> WHAT YOU HAVE TO DO:
Every entry below must appear again, exactly as written.

***** SUPPLIED DATA

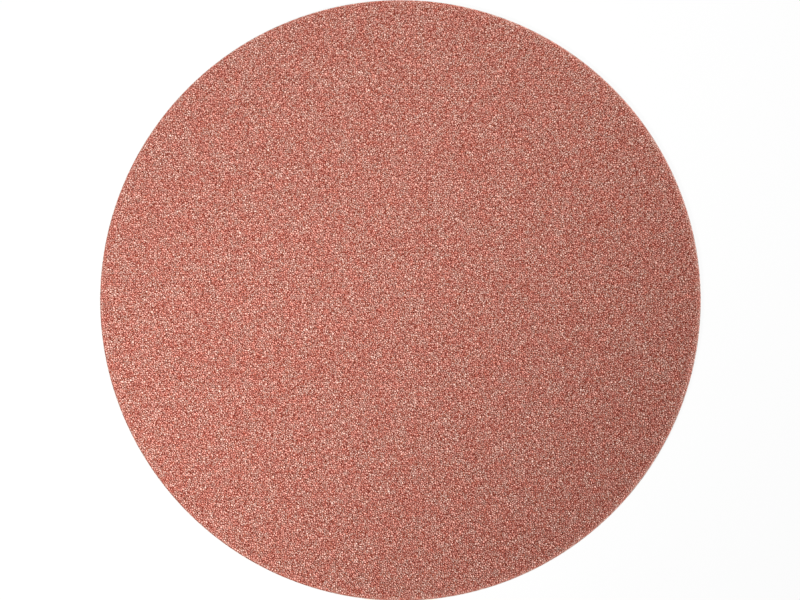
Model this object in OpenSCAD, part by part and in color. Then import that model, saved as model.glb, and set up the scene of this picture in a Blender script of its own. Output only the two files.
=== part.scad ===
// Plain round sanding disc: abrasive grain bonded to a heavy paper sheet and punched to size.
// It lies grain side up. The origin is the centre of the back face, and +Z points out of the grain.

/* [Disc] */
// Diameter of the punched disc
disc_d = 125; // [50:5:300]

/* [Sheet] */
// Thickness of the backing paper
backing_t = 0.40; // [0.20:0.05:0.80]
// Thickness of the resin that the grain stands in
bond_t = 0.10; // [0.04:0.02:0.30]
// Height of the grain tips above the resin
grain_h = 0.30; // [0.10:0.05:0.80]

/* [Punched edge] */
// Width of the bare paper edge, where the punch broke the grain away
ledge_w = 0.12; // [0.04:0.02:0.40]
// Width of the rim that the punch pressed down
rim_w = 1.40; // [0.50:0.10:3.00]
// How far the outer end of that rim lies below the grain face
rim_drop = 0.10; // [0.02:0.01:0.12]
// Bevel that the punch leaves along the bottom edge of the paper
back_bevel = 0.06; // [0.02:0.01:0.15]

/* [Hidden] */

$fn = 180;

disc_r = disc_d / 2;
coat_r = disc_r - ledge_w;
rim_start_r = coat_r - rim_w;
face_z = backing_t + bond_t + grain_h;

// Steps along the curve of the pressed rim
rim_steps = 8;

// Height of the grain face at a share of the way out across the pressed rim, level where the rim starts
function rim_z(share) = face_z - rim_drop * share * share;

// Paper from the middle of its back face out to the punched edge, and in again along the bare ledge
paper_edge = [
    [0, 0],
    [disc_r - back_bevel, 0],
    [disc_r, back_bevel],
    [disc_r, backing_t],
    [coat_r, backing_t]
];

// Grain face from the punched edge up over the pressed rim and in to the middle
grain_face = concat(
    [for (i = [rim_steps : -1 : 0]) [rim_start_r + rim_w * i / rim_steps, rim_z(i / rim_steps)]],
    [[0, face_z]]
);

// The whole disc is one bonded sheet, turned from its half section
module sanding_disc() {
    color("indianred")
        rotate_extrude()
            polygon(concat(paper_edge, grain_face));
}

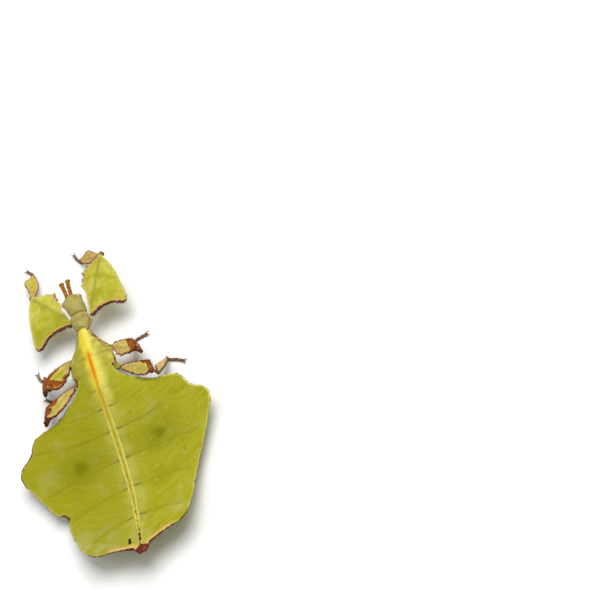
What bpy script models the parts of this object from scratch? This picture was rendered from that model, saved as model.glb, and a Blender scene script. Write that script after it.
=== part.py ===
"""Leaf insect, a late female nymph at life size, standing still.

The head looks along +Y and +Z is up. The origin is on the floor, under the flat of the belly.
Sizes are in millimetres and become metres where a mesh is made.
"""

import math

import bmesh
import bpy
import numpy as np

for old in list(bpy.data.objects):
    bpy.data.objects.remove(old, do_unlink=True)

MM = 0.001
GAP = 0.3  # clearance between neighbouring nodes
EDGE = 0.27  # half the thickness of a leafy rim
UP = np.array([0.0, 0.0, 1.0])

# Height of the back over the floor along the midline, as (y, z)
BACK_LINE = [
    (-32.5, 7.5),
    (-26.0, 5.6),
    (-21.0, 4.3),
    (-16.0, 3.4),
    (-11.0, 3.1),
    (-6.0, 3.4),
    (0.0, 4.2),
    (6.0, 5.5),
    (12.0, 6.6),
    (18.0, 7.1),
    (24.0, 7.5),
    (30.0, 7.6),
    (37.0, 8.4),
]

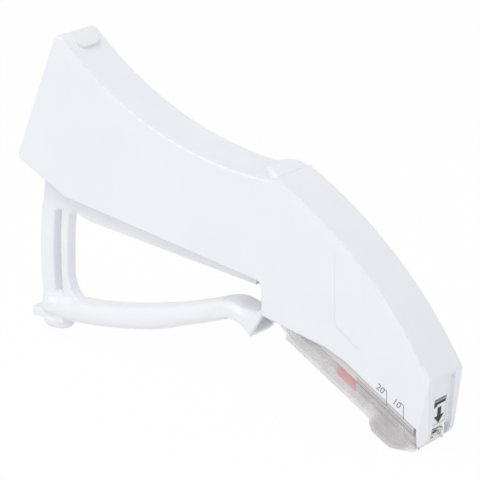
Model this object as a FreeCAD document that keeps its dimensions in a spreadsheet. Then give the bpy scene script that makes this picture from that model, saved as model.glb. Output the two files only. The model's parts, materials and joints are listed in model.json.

**********

> SOLVED EXERCISE:
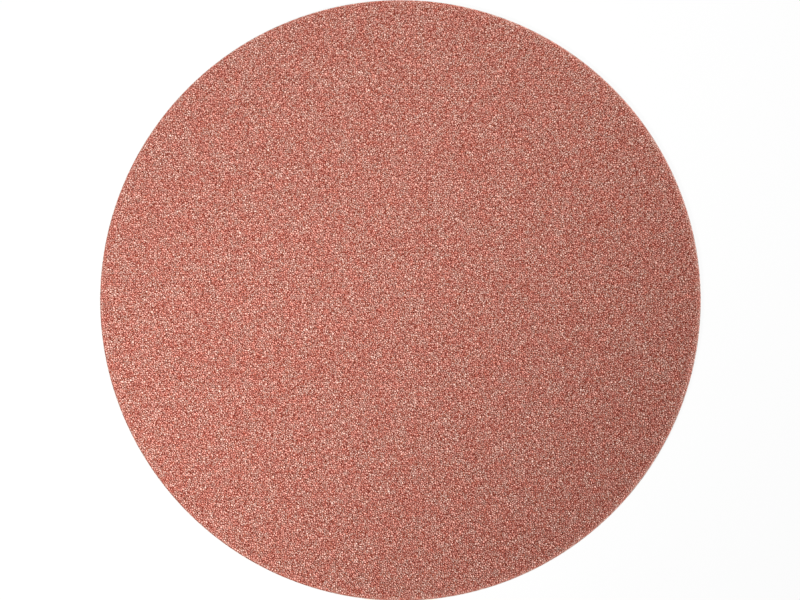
Model this object in OpenSCAD, part by part and in color. Then import that model, saved as model.glb, and set up the scene of this picture in a Blender script of its own. Output only the two files.
=== part.scad ===
// Plain round sanding disc: abrasive grain bonded to a heavy paper sheet and punched to size.
// It lies grain side up. The origin is the centre of the back face, and +Z points out of the grain.

/* [Disc] */
// Diameter of the punched disc
disc_d = 125; // [50:5:300]

/* [Sheet] */
// Thickness of the backing paper
backing_t = 0.40; // [0.20:0.05:0.80]
// Thickness of the resin that the grain stands in
bond_t = 0.10; // [0.04:0.02:0.30]
// Height of the grain tips above the resin
grain_h = 0.30; // [0.10:0.05:0.80]

/* [Punched edge] */
// Width of the bare paper edge, where the punch broke the grain away
ledge_w = 0.12; // [0.04:0.02:0.40]
// Width of the rim that the punch pressed down
rim_w = 1.40; // [0.50:0.10:3.00]
// How far the outer end of that rim lies below the grain face
rim_drop = 0.10; // [0.02:0.01:0.12]
// Bevel that the punch leaves along the bottom edge of the paper
back_bevel = 0.06; // [0.02:0.01:0.15]

/* [Hidden] */

$fn = 180;

disc_r = disc_d / 2;
coat_r = disc_r - ledge_w;
rim_start_r = coat_r - rim_w;
face_z = backing_t + bond_t + grain_h;

// Steps along the curve of the pressed rim
rim_steps = 8;

// Height of the grain face at a share of the way out across the pressed rim, level where the rim starts
function rim_z(share) = face_z - rim_drop * share * share;

// Paper from the middle of its back face out to the punched edge, and in again along the bare ledge
paper_edge = [
    [0, 0],
    [disc_r - back_bevel, 0],
    [disc_r, back_bevel],
    [disc_r, backing_t],
    [coat_r, backing_t]
];

// Grain face from the punched edge up over the pressed rim and in to the middle
grain_face = concat(
    [for (i = [rim_steps : -1 : 0]) [rim_start_r + rim_w * i / rim_steps, rim_z(i / rim_steps)]],
    [[0, face_z]]
);

// The whole disc is one bonded sheet, turned from its half section
module sanding_disc() {
    color("indianred")
        rotate_extrude()
            polygon(concat(paper_edge, grain_face));
}

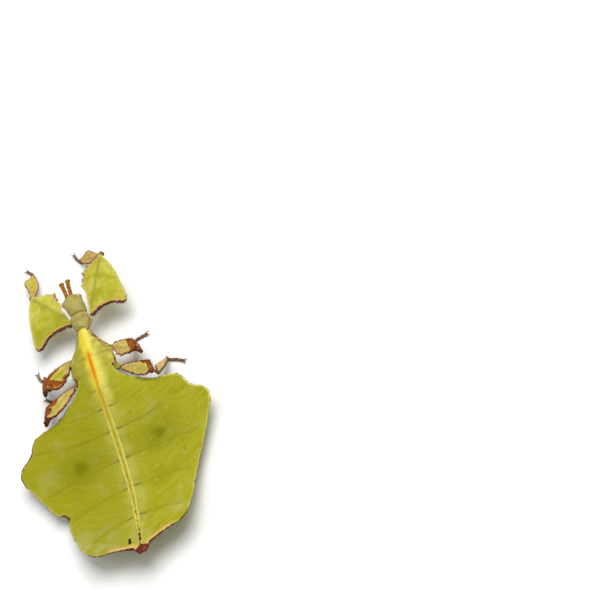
What bpy script models the parts of this object from scratch? This picture was rendered from that model, saved as model.glb, and a Blender scene script. Write that script after it.
=== part.py ===
"""Leaf insect, a late female nymph at life size, standing still.

The head looks along +Y and +Z is up. The origin is on the floor, under the flat of the belly.
Sizes are in millimetres and become metres where a mesh is made.
"""

import math

import bmesh
import bpy
import numpy as np

for old in list(bpy.data.objects):
    bpy.data.objects.remove(old, do_unlink=True)

MM = 0.001
GAP = 0.3  # clearance between neighbouring nodes
EDGE = 0.27  # half the thickness of a leafy rim
UP = np.array([0.0, 0.0, 1.0])

# Height of the back over the floor along the midline, as (y, z)
BACK_LINE = [
    (-32.5, 7.5),
    (-26.0, 5.6),
    (-21.0, 4.3),
    (-16.0, 3.4),
    (-11.0, 3.1),
    (-6.0, 3.4),
    (0.0, 4.2),
    (6.0, 5.5),
    (12.0, 6.6),
    (18.0, 7.1),
    (24.0, 7.5),
    (30.0, 7.6),
    (37.0, 8.4),
]

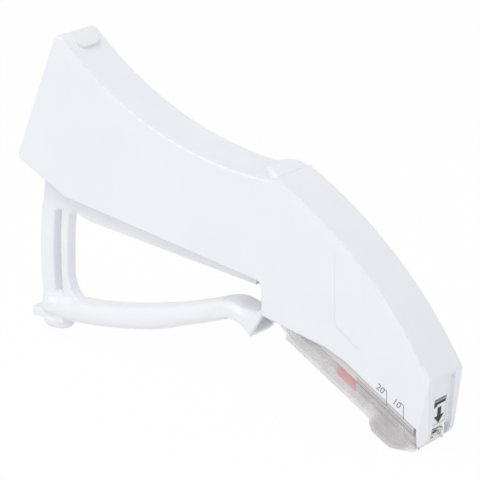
Model this object as a FreeCAD document that keeps its dimensions in a spreadsheet. Then give the bpy scene script that makes this picture from that model, saved as model.glb. Output the two files only. The model's parts, materials and joints are listed in model.json.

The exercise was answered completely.